Substance use adds another layer. Some people drink or use other substances specifically to turn down the volume on the obsessive noise. It works temporarily. Then it doesn’t. Eventually, both conditions reinforce each other, making either harder to address. Our dual diagnosis approach doesn’t separate these. If someone comes in managing OCD alongside depression or a substance use issue, the program addresses all of it together. That’s how it’s actually showing up in their life.
Virtual OCD Treatment in Washington: PHP and IOP
OCD specialization is genuinely hard to find in parts of Washington. Providers who know ERP, who’ve actually trained in OCD-specific approaches, tend to be concentrated in larger metro areas. Someone in eastern Washington or on the coast may have very limited local options, even if they know exactly what they need. Online OCD treatment through Clarity Healthcare was built with that reality in mind. Getting quality OCD care shouldn’t require a two-hour drive.
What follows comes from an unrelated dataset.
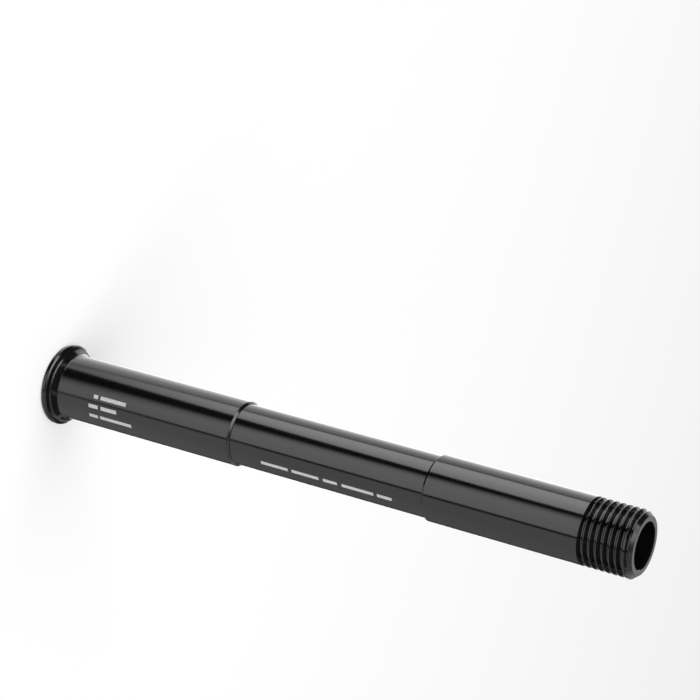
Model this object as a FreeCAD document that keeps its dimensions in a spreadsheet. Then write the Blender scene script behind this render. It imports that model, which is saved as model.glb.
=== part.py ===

Two levels of virtual mental health PHP and IOP programming, are available. A virtual mental health partial hospitalization program (PHP) involves several hours of sessions per day across multiple days each week. It provides the kind of consistent, daily structure that works well for people whose OCD symptoms are significantly interfering with daily function.
A virtual mental health intensive outpatient program (IOP) involves fewer hours and more scheduling flexibility. It’s better suited for those managing symptoms at a level where daily intensive sessions aren’t the right fit yet. Both deliver OCD treatment online through a secure video platform. The same team is accessible regardless of where in Washington someone is located.

How OCD Is Treated in Our Virtual Programs
OCD responds well to specific therapeutic approaches, and not all talk therapy is built for it. Generic counseling sessions rarely move the needle on obsessive-compulsive cycles. The approaches below have a meaningful evidence base for OCD specifically, and each one addresses a different part of the picture. The following are integrated throughout our virtual programs.
Cognitive-Behavioral Therapy (CBT)
CBT for OCD treatment in Washington works by changing the relationship between a person and their intrusive thoughts, not by eliminating the thoughts themselves. The key insight is trying to suppress or push away unwanted thoughts tends to give them more power. CBT raises awareness of the thought patterns that feed the cycle and provides tools to respond differently. Over time, a thought can exist without automatically triggering a compulsive response. The actual goal is not a quieter mind. A less reactive one.
Dialectical Behavior Therapy (DBT)
DBT brings distress tolerance and emotional regulation skills into OCD work. The ability to sit with anxiety without acting on it is exactly what ERP asks of someone, and DBT builds that capacity directly. For people whose baseline emotional intensity makes ERP feel impossible to approach, DBT often makes the other work accessible. The skills are concrete: specific ways to manage overwhelming moments, de-escalate internal states, and get through distress without it taking over.
Trauma-Informed Care
When trauma is part of someone’s history, the way OCD is conducted matters. A provider who understands the connection between trauma and OCD runs sessions differently. The pacing is more careful. What feels safe matters. The client’s sense of control stays intact throughout. None of the core OCD approaches change, but how they’re delivered does. For some people, this distinction doesn’t matter much. For others, it’s the difference between tolerable treatment and treatment that isn’t.